§ Data lines
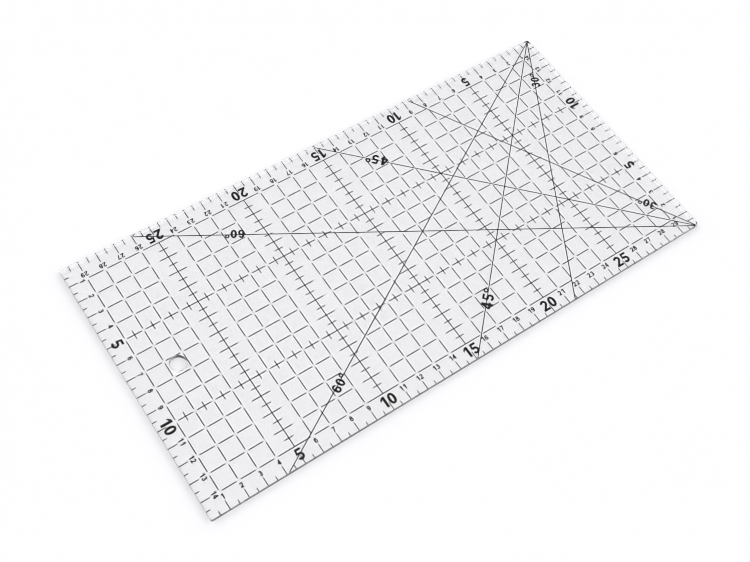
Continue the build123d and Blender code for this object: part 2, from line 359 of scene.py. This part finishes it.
def new_mesh_object(name, vertices, faces, normals):
    """Makes an object from arrays of vertices, quads and exact vertex normals."""
    mesh = bpy.data.meshes.new(name)
    mesh.vertices.add(len(vertices))
    mesh.vertices.foreach_set("co", vertices.astype(np.float32).ravel())
    mesh.loops.add(faces.size)
    mesh.loops.foreach_set("vertex_index", faces.astype(np.int32).ravel())
    mesh.polygons.add(len(faces))
    mesh.polygons.foreach_set("loop_start", np.arange(0, faces.size, 4, dtype=np.int32))
    mesh.polygons.foreach_set("use_smooth", np.ones(len(faces), dtype=bool))
    mesh.update(calc_edges=True)
    mesh.validate()
    mesh.normals_split_custom_set_from_vertices([tuple(normal) for normal in normals.tolist()])
    made = bpy.data.objects.new(name, mesh)
    bpy.context.scene.collection.objects.link(made)
    return made


def cast_acrylic_material(settings):
    """Cast acrylic sheet with polished edges.

    It is water clear, bends the print's edges slightly, mirrors its surroundings faintly from above and
    strongly along its cut walls. Handling leaves hairline scratches and a very slight waviness.
    """
    material = new_material("cast_acrylic_polished")
    tree = material.node_tree
    place = add_node(tree, "ShaderNodeTexCoord").outputs["Object"]
    waves = add_node(tree, "ShaderNodeTexNoise", {
        "Vector": place, "Scale": 1 / settings.wave_length, "Detail": 1.0})
    wave_bump = add_node(tree, "ShaderNodeBump", {
        "Height": waves.outputs["Fac"], "Strength": 1.0, "Distance": settings.wave_height})

    from_scratch = add_node(tree, "ShaderNodeTexVoronoi", {
        "Vector": place, "Scale": 1 / settings.scratch_spacing}, feature="DISTANCE_TO_EDGE")
    half_width = settings.scratch_width / 2 / settings.scratch_spacing
    groove = add_node(tree, "ShaderNodeMapRange", {
        "Value": from_scratch.outputs["Distance"], "From Max": half_width, "To Min": 1.0, "To Max": 0.0})
    patches = add_node(tree, "ShaderNodeTexNoise", {
        "Vector": place, "Scale": 1 / settings.scratch_patch, "Detail": 2.0})
    start, full = settings.scratch_threshold
    scratched = add_node(tree, "ShaderNodeMapRange", {
        "Value": patches.outputs["Fac"], "From Min": start, "From Max": full})
    scratches = add_node(tree, "ShaderNodeMath", {
        0: groove.outputs["Result"], 1: scratched.outputs["Result"]}, operation="MULTIPLY")
    scratch_bump = add_node(tree, "ShaderNodeBump", {
        "Height": scratches.outputs["Value"], "Strength": 1.0, "Distance": settings.scratch_depth,
        "Normal": wave_bump.outputs["Normal"]}, invert=True)

    shader = add_node(tree, "ShaderNodeBsdfPrincipled", {
        "Base Color": (*settings.tint, 1.0),
        "Roughness": settings.roughness,
        "IOR": settings.refraction,
        "Transmission Weight": 1.0,
        "Normal": scratch_bump.outputs["Normal"],
    })
    add_node(tree, "ShaderNodeOutputMaterial", {"Surface": shader.outputs["BSDF"]})
    return material


class RULER_OT_plate(bpy.types.Operator):
    """Makes the clear plate with its hole, broken edges and eased corners"""

    bl_idname = "ruler.make_plate"
    bl_label = "Acrylic plate"

    def execute(self, context):
        settings = context.scene.ruler_plate
        place, normal = plate_surface(settings)
        faces = closed_grid_faces(*place.shape[:2])
        plate = new_mesh_object("plate", place.reshape(-1, 3), faces, normal.reshape(-1, 3))
        plate.data.materials.append(cast_acrylic_material(settings))
        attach(plate, "root")
        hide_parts(PLATE_NODE)
        return {"FINISHED"}


# ---- Print ----


def screen_print_ink_material(settings):
    """Black screen-print ink, cured on the plate's underside.

    It is deep black through the acrylic and satin where it is bare. The screen leaves a fine mesh of marks,
    and the film is a little thinner in soft patches some millimetres across.
    """
    material = new_material("screen_print_ink_black")
    tree = material.node_tree
    place = add_node(tree, "ShaderNodeTexCoord").outputs["Object"]
    patches = add_node(tree, "ShaderNodeTexNoise", {
        "Vector": place, "Scale": 1 / settings.patch_size, "Detail": 3.0})
    colour = add_node(tree, "ShaderNodeMix", {
        "Factor": patches.outputs["Fac"], "A": (*settings.dense, 1.0), "B": (*settings.thin, 1.0),
    }, data_type="RGBA")
    thick, thin = settings.roughness
    roughness = add_node(tree, "ShaderNodeMapRange", {
        "Value": patches.outputs["Fac"], "To Min": thick, "To Max": thin})
    mesh_marks = add_node(tree, "ShaderNodeTexVoronoi", {
        "Vector": place, "Scale": 1 / settings.mesh_pitch, "Randomness": 0.15})
    bump = add_node(tree, "ShaderNodeBump", {
        "Height": mesh_marks.outputs["Distance"], "Strength": 0.25, "Distance": settings.mesh_depth})
    shader = add_node(tree, "ShaderNodeBsdfPrincipled", {
        "Base Color": colour.outputs["Result"],
        "Roughness": roughness.outputs["Result"],
        "Normal": bump.outputs["Normal"],
    })
    add_node(tree, "ShaderNodeOutputMaterial", {"Surface": shader.outputs["BSDF"]})
    return material


class RULER_OT_print(bpy.types.Operator):
    """Gives every printed line, tick, numeral and label its ink"""

    bl_idname = "ruler.ink_print"
    bl_label = "Print"

    def execute(self, context):
        ink = screen_print_ink_material(context.scene.ruler_ink)
        for name in INK_NODES:
            mesh = frame["nodes"][name].data
            mesh.materials.clear()
            mesh.materials.append(ink)
        return {"FINISHED"}


# ---- Studio ----


def direction(heading, elevation):
    """Returns the unit vector with a heading from +X towards +Y and an elevation above the floor."""
    level = math.cos(elevation)
    return Vector((level * math.cos(heading), level * math.sin(heading), math.sin(elevation)))


def make_floor(settings):
    """Makes the flat pale floor, a little below the print."""
    half = settings.floor_side / 2
    height = CAD_LOW[2] - settings.floor_drop
    corners = [(-half, -half, height), (half, -half, height), (half, half, height), (-half, half, height)]
    mesh = bpy.data.meshes.new("floor")
    mesh.from_pydata(corners, [], [(0, 1, 2, 3)])
    floor = bpy.data.objects.new("floor", mesh)
    bpy.context.scene.collection.objects.link(floor)
    material = new_material("matt_paper")
    tree = material.node_tree
    shader = add_node(tree, "ShaderNodeBsdfPrincipled", {
        "Base Color": (*settings.floor_colour, 1.0), "Roughness": 1.0, "Specular IOR Level": 0.0})
    add_node(tree, "ShaderNodeOutputMaterial", {"Surface": shader.outputs["BSDF"]})
    mesh.materials.append(material)
    floor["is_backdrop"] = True


def make_light_tent(settings):
    """Lights the scene from a soft tent, bright overhead and dimmer at its foot, with two cloths.

    A black cloth hangs where the plate would mirror the tent towards the camera. A low white cloth
    carries the floor on, so that the floor's far edge doesn't show.
    """
    world = bpy.data.worlds.new("light_tent")
    bpy.context.scene.world = world
    world.use_nodes = True
    tree = world.node_tree
    tree.nodes.clear()
    towards = add_node(tree, "ShaderNodeTexCoord").outputs["Generated"]
    height = add_node(tree, "ShaderNodeSeparateXYZ", {"Vector": towards}).outputs["Z"]
    tent = add_node(tree, "ShaderNodeMapRange", {
        "Value": height, "From Min": math.sin(settings.sky_rise), "From Max": 1.0,
        "To Min": settings.sky_horizon, "To Max": settings.sky_overhead,
    }, interpolation_type="SMOOTHSTEP")
    light_side = direction(settings.sky_heading, 0.0)
    lean = add_node(tree, "ShaderNodeVectorMath", {0: towards, 1: light_side}, operation="DOT_PRODUCT")
    leaning = add_node(tree, "ShaderNodeMath", {
        0: lean.outputs["Value"], 1: settings.sky_lean, 2: 1.0}, operation="MULTIPLY_ADD")
    lit_tent = add_node(tree, "ShaderNodeMath", {
        0: tent.outputs["Result"], 1: leaning.outputs["Value"]}, operation="MULTIPLY")
    flag = direction(settings.flag_heading, settings.flag_height)
    near_flag = add_node(tree, "ShaderNodeVectorMath", {0: towards, 1: flag}, operation="DOT_PRODUCT")
    cover = add_node(tree, "ShaderNodeMapRange", {
        "Value": near_flag.outputs["Value"],
        "From Min": math.cos(settings.flag_half_width + settings.flag_fade),
        "From Max": math.cos(settings.flag_half_width),
    }, interpolation_type="SMOOTHSTEP")
    flagged_tent = add_node(tree, "ShaderNodeMix", {
        "Factor": cover.outputs["Result"], "A": lit_tent.outputs["Value"], "B": settings.flag_light})
    above_backdrop = add_node(tree, "ShaderNodeMapRange", {
        "Value": height,
        "From Min": math.sin(settings.backdrop_top),
        "From Max": math.sin(settings.backdrop_end),
    }, interpolation_type="SMOOTHSTEP")
    strength = add_node(tree, "ShaderNodeMix", {
        "Factor": above_backdrop.outputs["Result"],
        "A": settings.backdrop_light,
        "B": flagged_tent.outputs["Result"],
    })
    background = add_node(tree, "ShaderNodeBackground", {
        "Color": linear("#ffffff"), "Strength": strength.outputs["Result"]})
    add_node(tree, "ShaderNodeOutputWorld", {"Surface": background.outputs["Background"]})


def make_camera(settings):
    """Makes the camera from its place, heading, pitch and roll."""
    forward = direction(settings.camera_heading, -settings.camera_pitch)
    level = forward.cross(Vector((0, 0, 1))).normalized()
    upright = level.cross(forward)
    roll = settings.camera_roll
    right = level * math.cos(roll) + upright * math.sin(roll)
    up = upright * math.cos(roll) - level * math.sin(roll)
    turn = Matrix((right, up, -forward)).transposed().to_4x4()
    data = bpy.data.cameras.new("camera")
    data.sensor_fit = "HORIZONTAL"
    data.sensor_width = 36.0
    data.lens = settings.lens
    data.shift_x, data.shift_y = settings.shift
    data.clip_start = 0.01
    camera = bpy.data.objects.new("camera", data)
    camera.matrix_world = Matrix.Translation(settings.camera_place) @ turn
    bpy.context.scene.collection.objects.link(camera)
    bpy.context.scene.camera = camera


def set_clear_light(scene):
    """Shows colours as they are and fine lines crisply, and lets light cross the clear plate unblurred.

    Many bounces are needed, because light that is caught in the plate meets its faces many times.
    """
    scene.view_settings.view_transform = "Standard"
    scene.cycles.max_bounces = LIGHT_BOUNCES
    scene.cycles.transmission_bounces = LIGHT_BOUNCES
    scene.cycles.glossy_bounces = LIGHT_BOUNCES
    scene.cycles.blur_glossy = 0.0
    scene.cycles.filter_width = 1.0


class RULER_OT_studio(bpy.types.Operator):
    """Makes the pale floor, the light tent and the camera"""

    bl_idname = "ruler.make_studio"
    bl_label = "Studio"

    def execute(self, context):
        settings = context.scene.ruler_studio
        make_floor(settings)
        make_light_tent(settings)
        make_camera(settings)
        set_clear_light(context.scene)
        return {"FINISHED"}


# ---- Add-on ----


OPERATORS = (RULER_OT_plate, RULER_OT_print, RULER_OT_studio)


class RULER_PT_panel(bpy.types.Panel):
    """Lists the ruler's settings and the buttons that make it"""

    bl_idname = "RULER_PT_panel"
    bl_label = "Quilting ruler"
    bl_space_type = "VIEW_3D"
    bl_region_type = "UI"
    bl_category = "Ruler"

    def draw(self, context):
        for settings in (context.scene.ruler_plate, context.scene.ruler_ink, context.scene.ruler_studio):
            box = self.layout.box()
            for name in settings.__annotations__:
                box.prop(settings, name)
        for operator in OPERATORS:
            self.layout.operator(operator.bl_idname)


SETTINGS = {
    "ruler_plate": RulerPlateSettings,
    "ruler_ink": RulerInkSettings,
    "ruler_studio": RulerStudioSettings,
}


def register():
    """Registers the settings, the operators and the panel."""
    for name, group in SETTINGS.items():
        bpy.utils.register_class(group)
        setattr(bpy.types.Scene, name, PointerProperty(type=group))
    for made in (*OPERATORS, RULER_PT_panel):
        bpy.utils.register_class(made)


def unregister():
    """Takes back everything that register adds."""
    for made in reversed((*OPERATORS, RULER_PT_panel)):
        bpy.utils.unregister_class(made)
    for name, group in SETTINGS.items():
        delattr(bpy.types.Scene, name)
        bpy.utils.unregister_class(group)


def main():
    """Makes the whole scene."""
    register()
    bpy.ops.ruler.make_plate()
    bpy.ops.ruler.ink_print()
    bpy.ops.ruler.make_studio()


if __name__ == "__main__":
    main()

§ Work to complete
Print the material above verbatim, first line through the line containing "return made", both included.

§ Result of this exercise
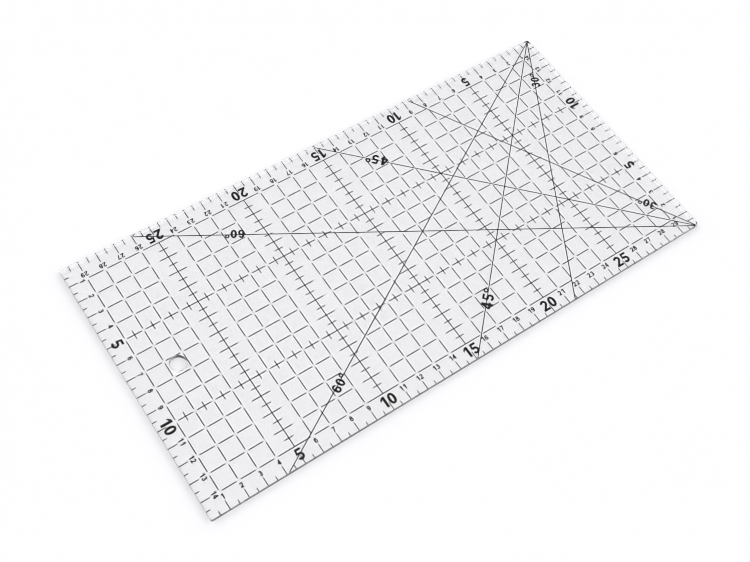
Continue the build123d and Blender code for this object: part 2, from line 359 of scene.py. This part finishes it.
def new_mesh_object(name, vertices, faces, normals):
    """Makes an object from arrays of vertices, quads and exact vertex normals."""
    mesh = bpy.data.meshes.new(name)
    mesh.vertices.add(len(vertices))
    mesh.vertices.foreach_set("co", vertices.astype(np.float32).ravel())
    mesh.loops.add(faces.size)
    mesh.loops.foreach_set("vertex_index", faces.astype(np.int32).ravel())
    mesh.polygons.add(len(faces))
    mesh.polygons.foreach_set("loop_start", np.arange(0, faces.size, 4, dtype=np.int32))
    mesh.polygons.foreach_set("use_smooth", np.ones(len(faces), dtype=bool))
    mesh.update(calc_edges=True)
    mesh.validate()
    mesh.normals_split_custom_set_from_vertices([tuple(normal) for normal in normals.tolist()])
    made = bpy.data.objects.new(name, mesh)
    bpy.context.scene.collection.objects.link(made)
    return made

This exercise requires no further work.